• **INSTRUCTION**
Beneath this instruction is a block of data; output from it exactly the lines that run from the one containing "wood_block();" through the one containing "imported CAD frame.", inclusive.

• **GIVEN RECORDS**
- - - - -
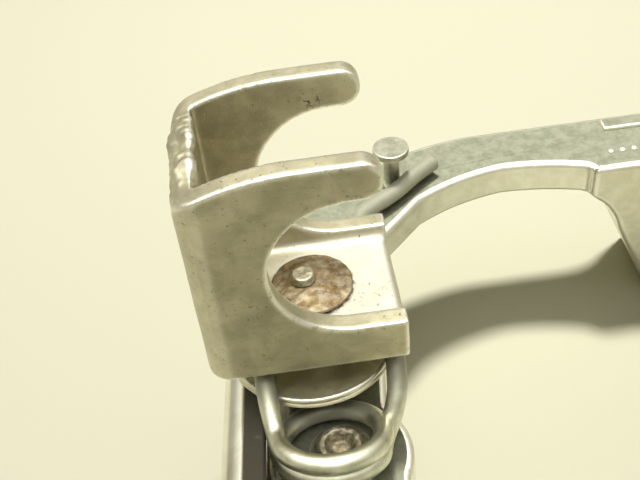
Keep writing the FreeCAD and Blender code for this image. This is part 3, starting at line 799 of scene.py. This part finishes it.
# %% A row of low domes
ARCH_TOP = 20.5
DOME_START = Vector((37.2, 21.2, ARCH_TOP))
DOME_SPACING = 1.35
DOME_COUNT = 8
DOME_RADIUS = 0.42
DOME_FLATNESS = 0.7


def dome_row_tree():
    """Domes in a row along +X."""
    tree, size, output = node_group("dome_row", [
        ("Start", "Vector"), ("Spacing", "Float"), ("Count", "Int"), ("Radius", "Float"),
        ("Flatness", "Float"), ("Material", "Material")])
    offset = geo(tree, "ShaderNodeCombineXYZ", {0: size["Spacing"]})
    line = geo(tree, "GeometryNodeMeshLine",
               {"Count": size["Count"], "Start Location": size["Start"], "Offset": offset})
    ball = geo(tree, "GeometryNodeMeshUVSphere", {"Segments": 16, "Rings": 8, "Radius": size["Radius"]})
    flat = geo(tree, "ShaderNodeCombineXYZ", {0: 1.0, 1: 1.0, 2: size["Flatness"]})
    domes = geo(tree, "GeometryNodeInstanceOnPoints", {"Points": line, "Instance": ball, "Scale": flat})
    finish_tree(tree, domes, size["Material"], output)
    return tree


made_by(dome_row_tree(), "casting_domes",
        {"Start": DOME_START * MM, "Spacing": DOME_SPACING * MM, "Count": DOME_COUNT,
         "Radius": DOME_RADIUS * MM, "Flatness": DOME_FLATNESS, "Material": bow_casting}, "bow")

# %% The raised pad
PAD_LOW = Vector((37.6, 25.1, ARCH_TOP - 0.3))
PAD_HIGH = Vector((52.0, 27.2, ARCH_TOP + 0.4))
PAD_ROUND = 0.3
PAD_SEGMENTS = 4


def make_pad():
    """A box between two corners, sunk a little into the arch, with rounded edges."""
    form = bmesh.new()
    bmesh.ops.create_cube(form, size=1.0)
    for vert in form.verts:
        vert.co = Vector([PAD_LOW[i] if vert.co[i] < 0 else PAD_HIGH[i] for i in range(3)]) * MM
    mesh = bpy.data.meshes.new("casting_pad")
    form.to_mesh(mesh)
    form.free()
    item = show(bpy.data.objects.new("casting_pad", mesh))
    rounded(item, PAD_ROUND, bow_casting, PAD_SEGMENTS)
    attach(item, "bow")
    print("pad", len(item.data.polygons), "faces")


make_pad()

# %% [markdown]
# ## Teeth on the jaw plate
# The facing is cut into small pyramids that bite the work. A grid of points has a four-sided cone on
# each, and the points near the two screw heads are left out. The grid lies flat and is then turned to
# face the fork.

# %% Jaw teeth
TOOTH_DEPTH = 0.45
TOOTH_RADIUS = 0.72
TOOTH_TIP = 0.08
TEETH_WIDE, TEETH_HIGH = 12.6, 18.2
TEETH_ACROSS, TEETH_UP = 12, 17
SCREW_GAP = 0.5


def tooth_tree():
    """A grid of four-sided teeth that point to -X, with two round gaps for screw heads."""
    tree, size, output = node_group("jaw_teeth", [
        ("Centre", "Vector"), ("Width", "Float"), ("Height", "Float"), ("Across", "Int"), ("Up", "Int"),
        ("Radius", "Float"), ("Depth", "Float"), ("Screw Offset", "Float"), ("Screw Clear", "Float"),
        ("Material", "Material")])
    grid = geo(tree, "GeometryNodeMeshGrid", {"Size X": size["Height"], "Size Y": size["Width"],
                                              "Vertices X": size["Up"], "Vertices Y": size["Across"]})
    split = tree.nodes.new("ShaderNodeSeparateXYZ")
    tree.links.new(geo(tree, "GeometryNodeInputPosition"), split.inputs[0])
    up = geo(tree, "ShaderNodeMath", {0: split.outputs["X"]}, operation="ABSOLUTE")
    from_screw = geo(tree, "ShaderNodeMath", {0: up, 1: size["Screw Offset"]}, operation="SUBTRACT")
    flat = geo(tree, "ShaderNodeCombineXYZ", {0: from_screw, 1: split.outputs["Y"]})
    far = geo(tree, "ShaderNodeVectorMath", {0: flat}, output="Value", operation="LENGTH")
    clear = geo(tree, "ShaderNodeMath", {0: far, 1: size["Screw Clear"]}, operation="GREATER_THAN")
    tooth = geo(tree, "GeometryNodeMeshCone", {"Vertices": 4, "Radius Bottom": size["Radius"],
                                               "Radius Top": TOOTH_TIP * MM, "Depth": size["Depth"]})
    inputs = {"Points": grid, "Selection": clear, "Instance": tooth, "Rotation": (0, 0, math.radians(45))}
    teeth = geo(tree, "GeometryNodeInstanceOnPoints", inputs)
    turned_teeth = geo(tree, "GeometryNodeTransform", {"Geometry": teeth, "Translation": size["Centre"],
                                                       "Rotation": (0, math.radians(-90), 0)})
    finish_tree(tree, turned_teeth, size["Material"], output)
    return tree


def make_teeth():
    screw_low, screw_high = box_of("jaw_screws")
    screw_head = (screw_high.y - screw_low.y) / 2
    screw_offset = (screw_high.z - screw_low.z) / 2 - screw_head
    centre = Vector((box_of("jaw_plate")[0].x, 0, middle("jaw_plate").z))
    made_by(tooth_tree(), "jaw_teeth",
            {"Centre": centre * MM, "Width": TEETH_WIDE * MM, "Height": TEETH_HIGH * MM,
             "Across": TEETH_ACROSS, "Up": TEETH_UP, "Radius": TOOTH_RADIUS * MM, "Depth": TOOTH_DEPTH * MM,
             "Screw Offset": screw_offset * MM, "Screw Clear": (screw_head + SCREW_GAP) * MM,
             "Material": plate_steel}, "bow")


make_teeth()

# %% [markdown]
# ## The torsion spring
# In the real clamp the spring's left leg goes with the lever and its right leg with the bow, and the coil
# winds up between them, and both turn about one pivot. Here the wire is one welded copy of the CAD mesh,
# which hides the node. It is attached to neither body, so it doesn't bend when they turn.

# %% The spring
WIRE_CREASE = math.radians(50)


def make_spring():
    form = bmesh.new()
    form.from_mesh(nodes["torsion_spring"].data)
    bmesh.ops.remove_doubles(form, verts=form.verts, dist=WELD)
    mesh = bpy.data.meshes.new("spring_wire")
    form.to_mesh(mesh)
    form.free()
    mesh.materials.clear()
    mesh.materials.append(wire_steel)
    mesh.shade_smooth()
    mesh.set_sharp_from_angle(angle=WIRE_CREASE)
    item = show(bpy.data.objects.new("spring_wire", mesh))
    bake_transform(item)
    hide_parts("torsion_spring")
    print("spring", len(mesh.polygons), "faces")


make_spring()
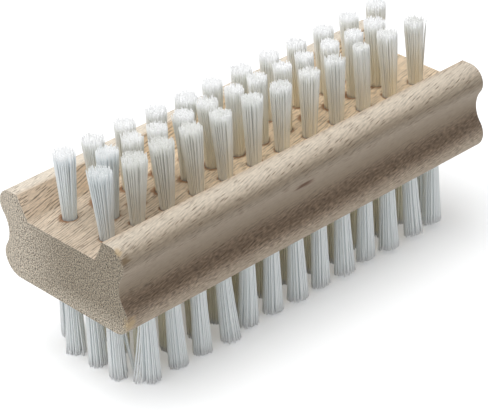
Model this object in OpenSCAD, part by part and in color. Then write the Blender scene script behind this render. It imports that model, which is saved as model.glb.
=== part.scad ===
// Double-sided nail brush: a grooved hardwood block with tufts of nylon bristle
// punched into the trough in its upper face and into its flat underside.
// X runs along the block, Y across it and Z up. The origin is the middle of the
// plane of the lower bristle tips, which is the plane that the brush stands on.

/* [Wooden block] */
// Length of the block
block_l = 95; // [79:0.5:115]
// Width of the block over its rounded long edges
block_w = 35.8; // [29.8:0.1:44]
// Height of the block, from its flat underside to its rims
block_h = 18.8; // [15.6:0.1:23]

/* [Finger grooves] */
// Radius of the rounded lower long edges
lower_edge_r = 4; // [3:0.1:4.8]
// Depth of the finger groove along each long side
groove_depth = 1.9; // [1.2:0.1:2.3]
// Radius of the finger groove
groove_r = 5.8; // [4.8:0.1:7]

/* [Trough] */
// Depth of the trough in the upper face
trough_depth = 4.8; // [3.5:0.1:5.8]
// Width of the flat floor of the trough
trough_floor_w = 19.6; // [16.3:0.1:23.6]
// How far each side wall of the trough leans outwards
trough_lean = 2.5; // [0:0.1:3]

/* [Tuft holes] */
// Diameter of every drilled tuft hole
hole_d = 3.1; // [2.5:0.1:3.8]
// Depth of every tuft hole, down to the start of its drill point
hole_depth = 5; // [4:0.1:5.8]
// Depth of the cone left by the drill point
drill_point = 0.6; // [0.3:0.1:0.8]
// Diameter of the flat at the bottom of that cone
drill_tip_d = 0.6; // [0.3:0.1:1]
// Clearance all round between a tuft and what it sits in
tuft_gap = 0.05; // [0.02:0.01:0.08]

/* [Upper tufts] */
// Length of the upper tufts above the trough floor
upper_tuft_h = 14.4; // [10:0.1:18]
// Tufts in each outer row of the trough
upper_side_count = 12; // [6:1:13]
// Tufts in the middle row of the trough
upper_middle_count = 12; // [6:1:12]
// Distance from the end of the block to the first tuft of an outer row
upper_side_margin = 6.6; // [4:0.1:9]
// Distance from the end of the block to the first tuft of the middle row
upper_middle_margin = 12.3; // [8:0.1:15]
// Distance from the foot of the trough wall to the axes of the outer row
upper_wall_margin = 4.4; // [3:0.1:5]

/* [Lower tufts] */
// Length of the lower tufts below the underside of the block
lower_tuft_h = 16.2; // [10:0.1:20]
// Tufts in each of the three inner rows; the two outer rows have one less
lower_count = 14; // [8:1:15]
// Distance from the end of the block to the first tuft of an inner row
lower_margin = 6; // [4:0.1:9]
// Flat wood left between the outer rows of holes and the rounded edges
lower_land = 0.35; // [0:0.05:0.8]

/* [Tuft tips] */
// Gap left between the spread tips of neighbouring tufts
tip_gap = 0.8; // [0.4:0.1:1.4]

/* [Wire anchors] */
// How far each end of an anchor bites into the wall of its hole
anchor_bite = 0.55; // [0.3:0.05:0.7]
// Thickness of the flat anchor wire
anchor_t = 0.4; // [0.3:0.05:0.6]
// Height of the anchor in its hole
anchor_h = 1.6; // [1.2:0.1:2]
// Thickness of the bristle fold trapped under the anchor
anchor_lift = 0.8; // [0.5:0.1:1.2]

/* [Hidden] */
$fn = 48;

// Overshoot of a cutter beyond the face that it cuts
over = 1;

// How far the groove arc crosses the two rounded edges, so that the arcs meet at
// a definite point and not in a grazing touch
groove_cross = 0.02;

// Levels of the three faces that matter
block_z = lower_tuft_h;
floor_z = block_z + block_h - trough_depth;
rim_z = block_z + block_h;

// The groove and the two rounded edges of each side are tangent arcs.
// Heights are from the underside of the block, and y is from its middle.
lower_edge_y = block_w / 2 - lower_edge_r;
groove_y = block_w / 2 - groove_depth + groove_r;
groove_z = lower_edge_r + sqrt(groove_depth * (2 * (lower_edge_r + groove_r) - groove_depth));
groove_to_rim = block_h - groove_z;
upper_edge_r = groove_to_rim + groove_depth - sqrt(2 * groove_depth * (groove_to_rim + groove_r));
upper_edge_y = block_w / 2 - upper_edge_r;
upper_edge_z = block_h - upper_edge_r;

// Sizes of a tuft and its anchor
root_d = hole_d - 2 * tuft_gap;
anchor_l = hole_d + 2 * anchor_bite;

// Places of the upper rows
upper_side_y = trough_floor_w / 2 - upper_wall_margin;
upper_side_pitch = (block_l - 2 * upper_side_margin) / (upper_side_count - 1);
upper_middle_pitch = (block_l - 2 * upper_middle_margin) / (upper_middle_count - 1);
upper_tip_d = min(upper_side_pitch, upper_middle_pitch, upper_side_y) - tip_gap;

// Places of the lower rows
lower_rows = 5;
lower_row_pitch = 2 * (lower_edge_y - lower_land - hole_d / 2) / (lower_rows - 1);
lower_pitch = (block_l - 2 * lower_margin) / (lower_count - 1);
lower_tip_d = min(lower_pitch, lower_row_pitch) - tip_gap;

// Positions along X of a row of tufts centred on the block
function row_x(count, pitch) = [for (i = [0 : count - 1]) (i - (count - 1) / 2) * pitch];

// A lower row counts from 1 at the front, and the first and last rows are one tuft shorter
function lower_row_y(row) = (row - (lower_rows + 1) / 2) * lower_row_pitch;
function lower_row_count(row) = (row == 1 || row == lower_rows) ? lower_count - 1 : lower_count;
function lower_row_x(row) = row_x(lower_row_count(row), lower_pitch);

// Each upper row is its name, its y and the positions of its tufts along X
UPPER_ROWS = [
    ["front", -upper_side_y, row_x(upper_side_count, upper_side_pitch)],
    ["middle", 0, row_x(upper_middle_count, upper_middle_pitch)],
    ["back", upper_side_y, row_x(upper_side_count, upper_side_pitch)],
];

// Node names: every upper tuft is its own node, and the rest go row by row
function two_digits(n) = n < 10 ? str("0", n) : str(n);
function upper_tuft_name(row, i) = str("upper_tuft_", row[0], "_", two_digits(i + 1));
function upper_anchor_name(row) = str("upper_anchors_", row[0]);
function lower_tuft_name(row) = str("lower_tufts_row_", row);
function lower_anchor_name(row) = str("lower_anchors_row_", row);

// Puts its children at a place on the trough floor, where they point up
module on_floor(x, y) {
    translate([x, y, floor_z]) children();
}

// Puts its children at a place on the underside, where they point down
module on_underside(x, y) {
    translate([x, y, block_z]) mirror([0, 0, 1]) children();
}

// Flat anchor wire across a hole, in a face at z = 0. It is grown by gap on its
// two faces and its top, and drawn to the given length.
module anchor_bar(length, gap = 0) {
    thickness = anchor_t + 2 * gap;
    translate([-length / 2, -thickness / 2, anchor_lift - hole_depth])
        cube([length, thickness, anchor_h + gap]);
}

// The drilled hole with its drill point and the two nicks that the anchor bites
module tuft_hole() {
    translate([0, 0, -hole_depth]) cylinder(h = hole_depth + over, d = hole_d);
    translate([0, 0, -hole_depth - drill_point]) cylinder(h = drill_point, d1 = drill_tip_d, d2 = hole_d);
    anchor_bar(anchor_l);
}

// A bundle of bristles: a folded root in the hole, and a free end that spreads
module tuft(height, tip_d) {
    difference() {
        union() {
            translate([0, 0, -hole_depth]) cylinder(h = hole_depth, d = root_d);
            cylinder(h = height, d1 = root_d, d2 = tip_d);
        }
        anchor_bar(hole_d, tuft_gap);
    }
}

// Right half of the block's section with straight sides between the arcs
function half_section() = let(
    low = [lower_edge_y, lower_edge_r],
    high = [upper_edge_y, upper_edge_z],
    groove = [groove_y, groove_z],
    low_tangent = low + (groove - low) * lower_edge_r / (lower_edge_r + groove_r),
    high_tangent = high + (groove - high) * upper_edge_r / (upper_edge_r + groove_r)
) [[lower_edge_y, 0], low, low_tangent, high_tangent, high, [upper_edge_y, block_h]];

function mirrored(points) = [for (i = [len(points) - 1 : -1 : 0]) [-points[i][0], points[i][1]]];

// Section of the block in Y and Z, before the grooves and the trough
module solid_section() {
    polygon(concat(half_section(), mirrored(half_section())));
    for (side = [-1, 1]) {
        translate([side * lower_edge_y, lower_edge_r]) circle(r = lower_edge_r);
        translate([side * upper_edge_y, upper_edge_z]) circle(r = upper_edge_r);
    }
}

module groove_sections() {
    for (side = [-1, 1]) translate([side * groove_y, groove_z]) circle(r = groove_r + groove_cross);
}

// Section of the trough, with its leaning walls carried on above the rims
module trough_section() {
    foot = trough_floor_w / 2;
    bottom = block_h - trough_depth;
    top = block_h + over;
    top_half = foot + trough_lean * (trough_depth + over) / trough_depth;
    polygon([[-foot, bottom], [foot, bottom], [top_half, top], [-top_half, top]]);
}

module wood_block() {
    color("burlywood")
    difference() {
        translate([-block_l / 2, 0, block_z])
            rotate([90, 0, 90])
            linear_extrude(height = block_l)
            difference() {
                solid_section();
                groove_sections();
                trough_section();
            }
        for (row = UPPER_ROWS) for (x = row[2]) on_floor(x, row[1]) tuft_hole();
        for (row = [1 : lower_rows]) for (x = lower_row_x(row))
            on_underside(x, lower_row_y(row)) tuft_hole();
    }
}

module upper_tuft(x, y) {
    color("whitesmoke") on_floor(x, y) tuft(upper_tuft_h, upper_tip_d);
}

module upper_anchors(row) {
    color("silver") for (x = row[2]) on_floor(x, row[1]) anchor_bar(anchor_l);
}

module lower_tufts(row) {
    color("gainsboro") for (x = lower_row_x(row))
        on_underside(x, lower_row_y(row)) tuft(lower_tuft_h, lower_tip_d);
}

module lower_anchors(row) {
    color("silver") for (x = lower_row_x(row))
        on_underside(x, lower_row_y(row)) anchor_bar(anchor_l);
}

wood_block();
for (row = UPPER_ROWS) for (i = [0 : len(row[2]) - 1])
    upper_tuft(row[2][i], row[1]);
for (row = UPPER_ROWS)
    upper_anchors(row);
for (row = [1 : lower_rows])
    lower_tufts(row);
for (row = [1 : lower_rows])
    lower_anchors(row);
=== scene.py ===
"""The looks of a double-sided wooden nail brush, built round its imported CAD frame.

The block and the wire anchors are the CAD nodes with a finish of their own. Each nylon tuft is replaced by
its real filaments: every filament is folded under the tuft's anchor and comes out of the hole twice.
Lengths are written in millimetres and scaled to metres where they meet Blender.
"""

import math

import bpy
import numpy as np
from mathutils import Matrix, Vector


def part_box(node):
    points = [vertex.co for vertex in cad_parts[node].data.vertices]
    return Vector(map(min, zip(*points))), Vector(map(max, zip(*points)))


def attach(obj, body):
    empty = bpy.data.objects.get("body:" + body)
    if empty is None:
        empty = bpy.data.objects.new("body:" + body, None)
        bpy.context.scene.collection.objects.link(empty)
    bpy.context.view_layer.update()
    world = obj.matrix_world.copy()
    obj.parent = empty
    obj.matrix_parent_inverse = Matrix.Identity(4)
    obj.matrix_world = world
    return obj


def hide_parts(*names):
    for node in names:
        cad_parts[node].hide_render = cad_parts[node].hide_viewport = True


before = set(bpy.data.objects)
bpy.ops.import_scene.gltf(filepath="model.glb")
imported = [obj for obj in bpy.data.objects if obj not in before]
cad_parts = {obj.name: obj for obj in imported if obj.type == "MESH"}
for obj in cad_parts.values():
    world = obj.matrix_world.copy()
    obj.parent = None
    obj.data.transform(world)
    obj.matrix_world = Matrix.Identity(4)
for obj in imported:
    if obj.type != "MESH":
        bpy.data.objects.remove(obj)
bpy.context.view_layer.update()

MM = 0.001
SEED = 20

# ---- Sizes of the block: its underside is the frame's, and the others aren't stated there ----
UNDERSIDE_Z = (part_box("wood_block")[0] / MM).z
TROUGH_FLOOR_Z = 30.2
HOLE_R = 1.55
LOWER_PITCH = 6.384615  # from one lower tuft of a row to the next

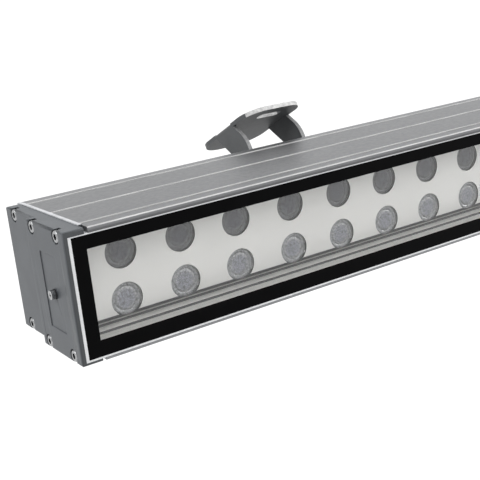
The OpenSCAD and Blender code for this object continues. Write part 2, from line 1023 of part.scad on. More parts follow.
- - - - -
• **EXERCISE ANSWER**
wood_block();
for (row = UPPER_ROWS) for (i = [0 : len(row[2]) - 1])
    upper_tuft(row[2][i], row[1]);
for (row = UPPER_ROWS)
    upper_anchors(row);
for (row = [1 : lower_rows])
    lower_tufts(row);
for (row = [1 : lower_rows])
    lower_anchors(row);
=== scene.py ===
"""The looks of a double-sided wooden nail brush, built round its imported CAD frame.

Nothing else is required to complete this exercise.